What is expected | The entries below are to be repeated exactly as they stand.

== Data for processing ==

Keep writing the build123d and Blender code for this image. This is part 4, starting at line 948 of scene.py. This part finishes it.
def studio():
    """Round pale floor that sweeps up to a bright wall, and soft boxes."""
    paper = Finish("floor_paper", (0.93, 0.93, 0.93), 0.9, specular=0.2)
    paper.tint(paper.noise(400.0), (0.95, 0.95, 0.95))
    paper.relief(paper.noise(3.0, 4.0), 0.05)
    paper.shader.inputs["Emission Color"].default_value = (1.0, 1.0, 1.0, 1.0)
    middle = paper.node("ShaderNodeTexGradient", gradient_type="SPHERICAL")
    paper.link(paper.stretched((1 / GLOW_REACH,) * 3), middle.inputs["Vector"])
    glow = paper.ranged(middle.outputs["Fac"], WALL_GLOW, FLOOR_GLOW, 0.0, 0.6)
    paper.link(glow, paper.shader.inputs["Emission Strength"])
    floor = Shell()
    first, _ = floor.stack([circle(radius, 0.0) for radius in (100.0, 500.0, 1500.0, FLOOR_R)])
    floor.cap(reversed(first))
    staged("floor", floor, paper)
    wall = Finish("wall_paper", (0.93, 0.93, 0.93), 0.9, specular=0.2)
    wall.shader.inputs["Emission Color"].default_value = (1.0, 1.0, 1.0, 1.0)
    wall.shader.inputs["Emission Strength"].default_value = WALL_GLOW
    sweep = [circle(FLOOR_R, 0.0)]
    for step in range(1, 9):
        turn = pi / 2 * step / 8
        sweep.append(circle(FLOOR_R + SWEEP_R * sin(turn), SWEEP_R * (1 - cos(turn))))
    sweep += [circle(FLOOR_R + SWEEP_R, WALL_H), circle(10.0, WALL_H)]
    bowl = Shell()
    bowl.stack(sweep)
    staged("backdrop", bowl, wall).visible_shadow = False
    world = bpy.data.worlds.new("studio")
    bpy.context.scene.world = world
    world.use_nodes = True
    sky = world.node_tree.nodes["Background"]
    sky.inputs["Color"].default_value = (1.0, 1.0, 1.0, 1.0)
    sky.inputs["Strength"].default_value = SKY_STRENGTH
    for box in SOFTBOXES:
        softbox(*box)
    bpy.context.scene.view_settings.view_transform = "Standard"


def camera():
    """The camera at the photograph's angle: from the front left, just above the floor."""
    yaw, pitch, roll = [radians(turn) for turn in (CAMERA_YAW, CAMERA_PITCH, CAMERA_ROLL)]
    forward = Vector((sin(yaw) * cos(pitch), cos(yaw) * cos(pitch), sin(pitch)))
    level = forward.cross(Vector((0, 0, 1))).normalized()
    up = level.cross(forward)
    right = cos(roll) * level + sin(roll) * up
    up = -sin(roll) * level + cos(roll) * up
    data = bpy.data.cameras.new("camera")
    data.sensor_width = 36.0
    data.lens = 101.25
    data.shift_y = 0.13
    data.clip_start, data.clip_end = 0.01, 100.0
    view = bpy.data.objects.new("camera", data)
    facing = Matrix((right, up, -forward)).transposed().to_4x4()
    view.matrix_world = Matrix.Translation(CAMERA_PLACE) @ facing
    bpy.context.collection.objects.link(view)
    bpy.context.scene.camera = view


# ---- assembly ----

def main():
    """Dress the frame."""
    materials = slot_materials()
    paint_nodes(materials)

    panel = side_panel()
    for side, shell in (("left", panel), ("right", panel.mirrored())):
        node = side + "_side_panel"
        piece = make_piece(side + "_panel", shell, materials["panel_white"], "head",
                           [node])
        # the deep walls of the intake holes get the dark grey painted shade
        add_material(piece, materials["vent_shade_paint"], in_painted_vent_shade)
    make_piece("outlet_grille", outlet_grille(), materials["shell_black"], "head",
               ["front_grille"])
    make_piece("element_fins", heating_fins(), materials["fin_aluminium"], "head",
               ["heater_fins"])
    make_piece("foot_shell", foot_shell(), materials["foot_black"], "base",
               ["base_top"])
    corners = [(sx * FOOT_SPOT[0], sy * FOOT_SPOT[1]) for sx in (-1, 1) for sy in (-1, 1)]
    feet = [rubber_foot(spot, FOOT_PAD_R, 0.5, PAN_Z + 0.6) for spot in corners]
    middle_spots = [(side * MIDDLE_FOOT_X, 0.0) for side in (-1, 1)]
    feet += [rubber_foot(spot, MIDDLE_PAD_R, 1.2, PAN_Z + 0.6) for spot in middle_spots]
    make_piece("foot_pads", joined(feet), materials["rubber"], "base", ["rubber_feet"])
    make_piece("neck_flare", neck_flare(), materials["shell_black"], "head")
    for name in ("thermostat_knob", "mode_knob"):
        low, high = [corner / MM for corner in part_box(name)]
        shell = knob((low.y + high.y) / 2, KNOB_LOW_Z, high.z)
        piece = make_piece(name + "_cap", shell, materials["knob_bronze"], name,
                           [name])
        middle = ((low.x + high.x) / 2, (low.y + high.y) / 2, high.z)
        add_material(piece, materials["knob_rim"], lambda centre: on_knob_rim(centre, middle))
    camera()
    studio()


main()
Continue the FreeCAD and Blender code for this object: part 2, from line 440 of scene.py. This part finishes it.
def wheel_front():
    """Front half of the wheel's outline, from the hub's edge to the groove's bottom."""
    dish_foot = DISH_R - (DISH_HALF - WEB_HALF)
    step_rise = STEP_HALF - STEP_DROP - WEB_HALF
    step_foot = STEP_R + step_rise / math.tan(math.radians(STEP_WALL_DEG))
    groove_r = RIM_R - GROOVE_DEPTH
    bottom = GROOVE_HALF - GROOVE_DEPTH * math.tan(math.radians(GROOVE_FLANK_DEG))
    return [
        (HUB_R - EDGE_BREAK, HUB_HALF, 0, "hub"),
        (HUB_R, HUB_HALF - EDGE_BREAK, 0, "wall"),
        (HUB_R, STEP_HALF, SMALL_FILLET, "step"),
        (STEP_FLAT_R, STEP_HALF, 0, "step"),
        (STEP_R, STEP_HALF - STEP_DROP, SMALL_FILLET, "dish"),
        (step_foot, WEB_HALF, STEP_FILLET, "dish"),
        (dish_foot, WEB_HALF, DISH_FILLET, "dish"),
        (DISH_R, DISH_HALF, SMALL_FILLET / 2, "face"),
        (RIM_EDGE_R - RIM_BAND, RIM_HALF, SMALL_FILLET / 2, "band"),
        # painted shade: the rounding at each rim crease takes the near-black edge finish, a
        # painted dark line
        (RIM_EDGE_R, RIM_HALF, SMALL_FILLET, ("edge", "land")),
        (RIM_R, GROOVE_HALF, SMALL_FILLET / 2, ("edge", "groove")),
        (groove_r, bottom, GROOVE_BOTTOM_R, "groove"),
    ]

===

Reply |
Keep writing the build123d and Blender code for this image. This is part 4, starting at line 948 of scene.py. This part finishes it.
def studio():
    """Round pale floor that sweeps up to a bright wall, and soft boxes."""
    paper = Finish("floor_paper", (0.93, 0.93, 0.93), 0.9, specular=0.2)
    paper.tint(paper.noise(400.0), (0.95, 0.95, 0.95))
    paper.relief(paper.noise(3.0, 4.0), 0.05)
    paper.shader.inputs["Emission Color"].default_value = (1.0, 1.0, 1.0, 1.0)
    middle = paper.node("ShaderNodeTexGradient", gradient_type="SPHERICAL")
    paper.link(paper.stretched((1 / GLOW_REACH,) * 3), middle.inputs["Vector"])
    glow = paper.ranged(middle.outputs["Fac"], WALL_GLOW, FLOOR_GLOW, 0.0, 0.6)
    paper.link(glow, paper.shader.inputs["Emission Strength"])
    floor = Shell()
    first, _ = floor.stack([circle(radius, 0.0) for radius in (100.0, 500.0, 1500.0, FLOOR_R)])
    floor.cap(reversed(first))
    staged("floor", floor, paper)
    wall = Finish("wall_paper", (0.93, 0.93, 0.93), 0.9, specular=0.2)
    wall.shader.inputs["Emission Color"].default_value = (1.0, 1.0, 1.0, 1.0)
    wall.shader.inputs["Emission Strength"].default_value = WALL_GLOW
    sweep = [circle(FLOOR_R, 0.0)]
    for step in range(1, 9):
        turn = pi / 2 * step / 8
        sweep.append(circle(FLOOR_R + SWEEP_R * sin(turn), SWEEP_R * (1 - cos(turn))))
    sweep += [circle(FLOOR_R + SWEEP_R, WALL_H), circle(10.0, WALL_H)]
    bowl = Shell()
    bowl.stack(sweep)
    staged("backdrop", bowl, wall).visible_shadow = False
    world = bpy.data.worlds.new("studio")
    bpy.context.scene.world = world
    world.use_nodes = True
    sky = world.node_tree.nodes["Background"]
    sky.inputs["Color"].default_value = (1.0, 1.0, 1.0, 1.0)
    sky.inputs["Strength"].default_value = SKY_STRENGTH
    for box in SOFTBOXES:
        softbox(*box)
    bpy.context.scene.view_settings.view_transform = "Standard"


def camera():
    """The camera at the photograph's angle: from the front left, just above the floor."""
    yaw, pitch, roll = [radians(turn) for turn in (CAMERA_YAW, CAMERA_PITCH, CAMERA_ROLL)]
    forward = Vector((sin(yaw) * cos(pitch), cos(yaw) * cos(pitch), sin(pitch)))
    level = forward.cross(Vector((0, 0, 1))).normalized()
    up = level.cross(forward)
    right = cos(roll) * level + sin(roll) * up
    up = -sin(roll) * level + cos(roll) * up
    data = bpy.data.cameras.new("camera")
    data.sensor_width = 36.0
    data.lens = 101.25
    data.shift_y = 0.13
    data.clip_start, data.clip_end = 0.01, 100.0
    view = bpy.data.objects.new("camera", data)
    facing = Matrix((right, up, -forward)).transposed().to_4x4()
    view.matrix_world = Matrix.Translation(CAMERA_PLACE) @ facing
    bpy.context.collection.objects.link(view)
    bpy.context.scene.camera = view


# ---- assembly ----

def main():
    """Dress the frame."""
    materials = slot_materials()
    paint_nodes(materials)

    panel = side_panel()
    for side, shell in (("left", panel), ("right", panel.mirrored())):
        node = side + "_side_panel"
        piece = make_piece(side + "_panel", shell, materials["panel_white"], "head",
                           [node])
        # the deep walls of the intake holes get the dark grey painted shade
        add_material(piece, materials["vent_shade_paint"], in_painted_vent_shade)
    make_piece("outlet_grille", outlet_grille(), materials["shell_black"], "head",
               ["front_grille"])
    make_piece("element_fins", heating_fins(), materials["fin_aluminium"], "head",
               ["heater_fins"])
    make_piece("foot_shell", foot_shell(), materials["foot_black"], "base",
               ["base_top"])
    corners = [(sx * FOOT_SPOT[0], sy * FOOT_SPOT[1]) for sx in (-1, 1) for sy in (-1, 1)]
    feet = [rubber_foot(spot, FOOT_PAD_R, 0.5, PAN_Z + 0.6) for spot in corners]
    middle_spots = [(side * MIDDLE_FOOT_X, 0.0) for side in (-1, 1)]
    feet += [rubber_foot(spot, MIDDLE_PAD_R, 1.2, PAN_Z + 0.6) for spot in middle_spots]
    make_piece("foot_pads", joined(feet), materials["rubber"], "base", ["rubber_feet"])
    make_piece("neck_flare", neck_flare(), materials["shell_black"], "head")
    for name in ("thermostat_knob", "mode_knob"):
        low, high = [corner / MM for corner in part_box(name)]
        shell = knob((low.y + high.y) / 2, KNOB_LOW_Z, high.z)
        piece = make_piece(name + "_cap", shell, materials["knob_bronze"], name,
                           [name])
        middle = ((low.x + high.x) / 2, (low.y + high.y) / 2, high.z)
        add_material(piece, materials["knob_rim"], lambda centre: on_knob_rim(centre, middle))
    camera()
    studio()


main()
Continue the FreeCAD and Blender code for this object: part 2, from line 440 of scene.py. This part finishes it.
def wheel_front():
    """Front half of the wheel's outline, from the hub's edge to the groove's bottom."""
    dish_foot = DISH_R - (DISH_HALF - WEB_HALF)
    step_rise = STEP_HALF - STEP_DROP - WEB_HALF
    step_foot = STEP_R + step_rise / math.tan(math.radians(STEP_WALL_DEG))
    groove_r = RIM_R - GROOVE_DEPTH
    bottom = GROOVE_HALF - GROOVE_DEPTH * math.tan(math.radians(GROOVE_FLANK_DEG))
    return [
        (HUB_R - EDGE_BREAK, HUB_HALF, 0, "hub"),
        (HUB_R, HUB_HALF - EDGE_BREAK, 0, "wall"),
        (HUB_R, STEP_HALF, SMALL_FILLET, "step"),
        (STEP_FLAT_R, STEP_HALF, 0, "step"),
        (STEP_R, STEP_HALF - STEP_DROP, SMALL_FILLET, "dish"),
        (step_foot, WEB_HALF, STEP_FILLET, "dish"),
        (dish_foot, WEB_HALF, DISH_FILLET, "dish"),
        (DISH_R, DISH_HALF, SMALL_FILLET / 2, "face"),
        (RIM_EDGE_R - RIM_BAND, RIM_HALF, SMALL_FILLET / 2, "band"),
        # painted shade: the rounding at each rim crease takes the near-black edge finish, a
        # painted dark line
        (RIM_EDGE_R, RIM_HALF, SMALL_FILLET, ("edge", "land")),
        (RIM_R, GROOVE_HALF, SMALL_FILLET / 2, ("edge", "groove")),
        (groove_r, bottom, GROOVE_BOTTOM_R, "groove"),
    ]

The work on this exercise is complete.